The secret to Budapest is her young age. Hardly a century ago most of Budapest was dominated by defiant townlets, villages, factory yards and allotments. The secret to Budapest is her old age. Margaret Island was home to the elite a millennium ago, its Turkish baths have been in staredowns with the towers of the Buda Castle and the clumsily floundering riverfront of the Pest side for centuries.
The spice of Budapest is her backbone of mystery: the allotments behind the tenement buildings with their lighting shafts and winding corridors around their inner courts, the basement windows beckoning from behind the bushes, this realm of intricate cellar mazes, spiral staircases, inner yards, church undercrofts and Hospitals in the Rock. And the unmistakably human way she gives herself to you: it’s so easy to love this bohemian city center with a burning passion.

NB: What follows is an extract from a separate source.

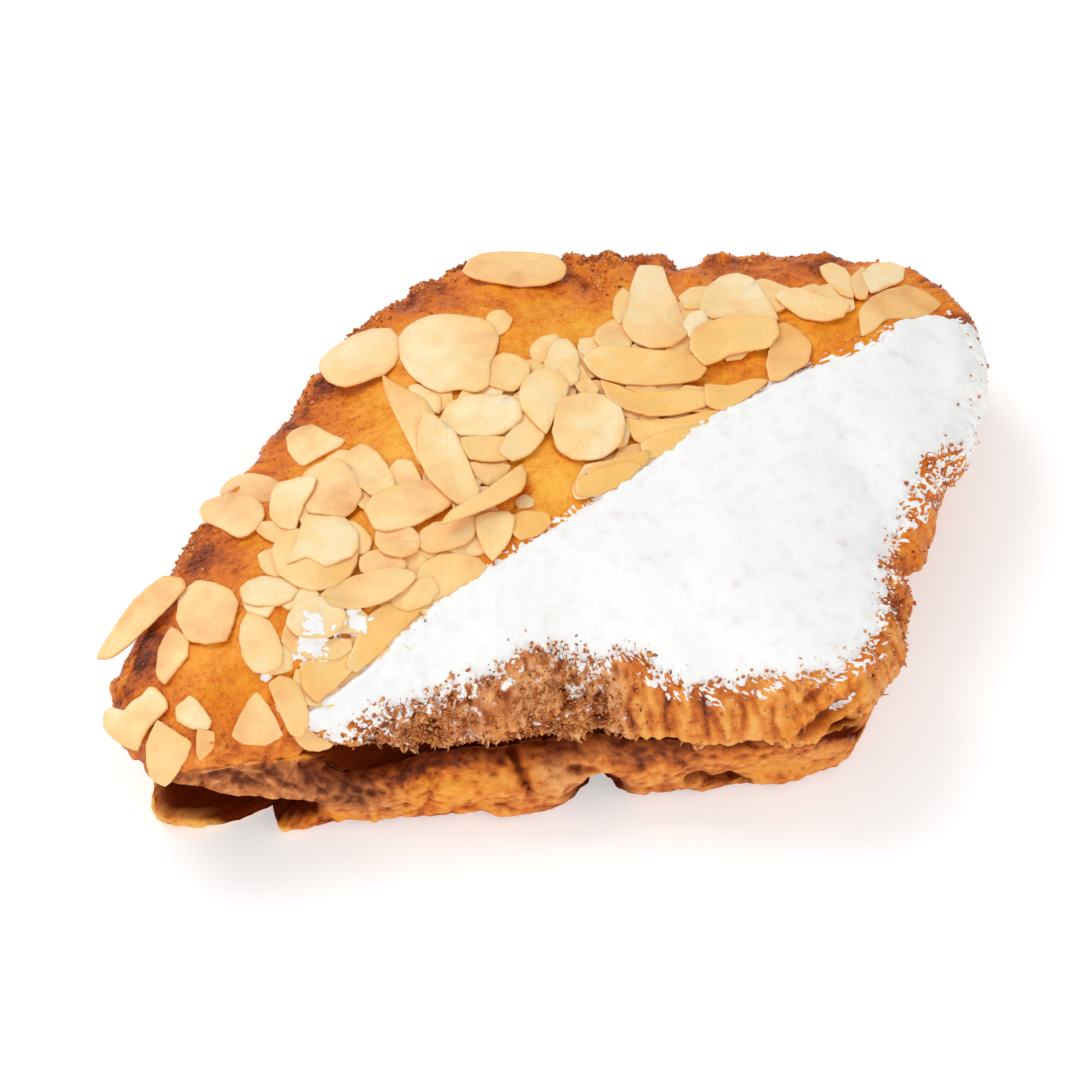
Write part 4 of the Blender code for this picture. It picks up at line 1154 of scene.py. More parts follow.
def topRelief(x, y, z, seen, inset, zone, placeX, placeY, crumble, shoulder, under):
    onTop = (zone < topLip) * 1.0
    cover = sampleMap(sugarCover, x, y)
    bare = np.where(zone < topLip, bareAt(x, y), 1.0)
    bare = bare * (1.0 - within("smoothLeft", x, y, onTop * softStep(cover, -0.5, 1.0)))
    beyond = np.maximum(inset - shoulder, 0.0)
    reach = topHalf["edgeReach"] + spotsAt(placeX, placeY, widerEdges, 0)
    edge = np.where(zone < topLip, np.exp(-beyond / reach), np.exp(-inset / 3.0) * (zone < topCut))
    band = bell(beyond, topHalf["bandWidth"]) * onTop
    front = within("flakyFront", placeX, placeY, band)
    lumps = 0.62 - cellsAt(x, y, z, topHalf["lumpSize"])
    bits = 0.55 - cellsAt(x, y, z, topHalf["bitSize"])
    spiky = noiseAt(x, y * 0.45, z * 0.45, 0.95) * front
    crag = lumps + 0.5 * bits + 0.7 * noiseAt(x, y, z, 5.0) + 0.25 * noiseAt(x, y, z, 0.9) + 0.9 * spiky
    behind = np.maximum(within("burntBack", placeX, placeY), within("burntLeft", placeX, placeY))
    burnt = bell(beyond, 6.0) * (0.45 + 0.9 * noiseAt(x, y, z + 11.0, 8.0)) * behind
    pleats = (0.4 - creases(placeX, placeY, z / 9.0 + 3.0, topHalf["pleatWidth"])
              + 0.8 * noiseAt(placeX, placeY, z / 5.0, 1.3))
    pores = (softStep(0.3 - cellsAt(x, y, z, topHalf["poreSpacing"]), 0.0, 0.22)
             * softStep(noiseAt(x, y, 30.0, 11.0), -0.3, 0.15))
    swell = 0.22 * noiseAt(x, y, z, 3.2) + 0.14 * noiseAt(x, y, z, 1.2)
    dome = swell - topHalf["poreDepth"] * pores * (1.0 - 0.5 * edge)
    u, v = intoPicture(x, y, z)
    knobs = spotsAt(u, v, rimKnobs, 0) * onTop * edge ** 0.3
    height = ((topHalf["cragHeight"] * crag * crumble * edge + knobs) * (0.15 + 0.85 * bare)
              + topHalf["pleatHeight"] * pleats * band * (1.0 - 0.8 * crumble)
              + np.where(zone == topCrust, dome, 0.4 * swell))
    # tone paints highlights on raised crags and pleat ridges and shade in their hollows and in the pores
    tone = (topHalf["baseTone"] + 0.12 * noiseAt(x, y, 3.0, 11.0)
            + topHalf["edgeTone"] * edge * onTop * (1.0 - 0.5 * front)
            + spotsAt(u, v, crustPatches, 0) * onTop * (zone == topCrust)
            - topHalf["cragHighlightAndShade"] * crag * edge * crumble
            + topHalf["burntTone"] * np.maximum(burnt, 0.0) * onTop
            - 0.3 * pleats * band * (1.0 - crumble) + 0.2 * pores)
    dry = (front * (0.25 + 0.6 * softStep(crumble, 0.4, 0.8))
           + 0.3 * band * crumble * softStep(-placeY, 0.0, 30.0))
    # depth paints shade inside the cut, in the deep hollows of the crags and in the pits
    depth = (0.85 * (zone >= topLip) * softStep(inset, 0.0, 2.0)
             + 0.9 * softStep(-crag * crumble * edge, 0.12, 0.6) + 0.6 * softStep(-knobs, 0.5, 1.6))
    marked = band * (placeY < -8.0) * seen
    strokes = {name: change * marked for name, change in strokesAt(u, v, topStrokes).items()}
    lipBand = softStep(under + 2.2 - z, 0.0, 2.2) * band
    tone = np.maximum(tone + strokes["tone"] - 0.3 * lipBand * front * (1.0 - crumble), 0.17 * front)
    near = np.exp(np.minimum(cover, 0.0) / 1.6) * onTop
    powdered = within("powderedRim", placeX, placeY)
    dust = (strokes["dust"] + near * softStep(noiseAt(x, y, z + 60.0, 0.7) + 0.5 * crag, -0.1, 0.4)
            + 0.5 * front * crumble * softStep(noiseAt(x, y, z + 20.0, 2.2), 0.12, 0.4)
            + powdered * onTop * bell(np.maximum(beyond - 2.0, 0.0), 6.0))
    layers = {"tone": tone, "dry": dry + strokes["dry"], "depth": depth + strokes["depth"], "dust": dust}
    return height + strokes["height"], layers, band * (zone == topShoulder) + edge * (zone == topCrust)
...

Getting to know her – well, that is the challenge.
To keep digging and delving into the deep the way Gyula Krúdy did, consuming and devouring the minutest detail. We (partly) owe to Krúdy that many of those townlets, factories and bathhouses treasure their past. The best thing about Budapest is that she is not carved out of a single stone: she has a thousand beating hearts, and should she decide to let you get close, you will find that her citizens have kept the fire of their ancestors burning. All those proud locals from Újpest in the north to Budafok in the south who understand the secrets behind their streets, know which basement used to be a wine cellar and which house was the home of the cabbage pickler, where the old tram line and horsecar used to run – all the things that make their district one of a kind and the best.
Budapest is a teenage girl, beautiful and defiant. Budapest is an old, silver-haired lady, seasoned and generous. This city is the embodiment of the very noble civic virtues of loyalty and honor, the home of Ernő Nemecsek, the prototypical underdog. Budapest is flirtatious and cocky, full of dreams and desires, the dazed capital of the Ulpii.
Living in Budapest is a philosophy.
Or, rather, a love that is burning inside right until you draw your last breath.
Krisztián Grecsó
The thoughts of Krisztián Grecsó, the Attila József Prize-winning writer and poet, were published in the Essence of Budapest publication, which came to life under the Essence of Hungary project.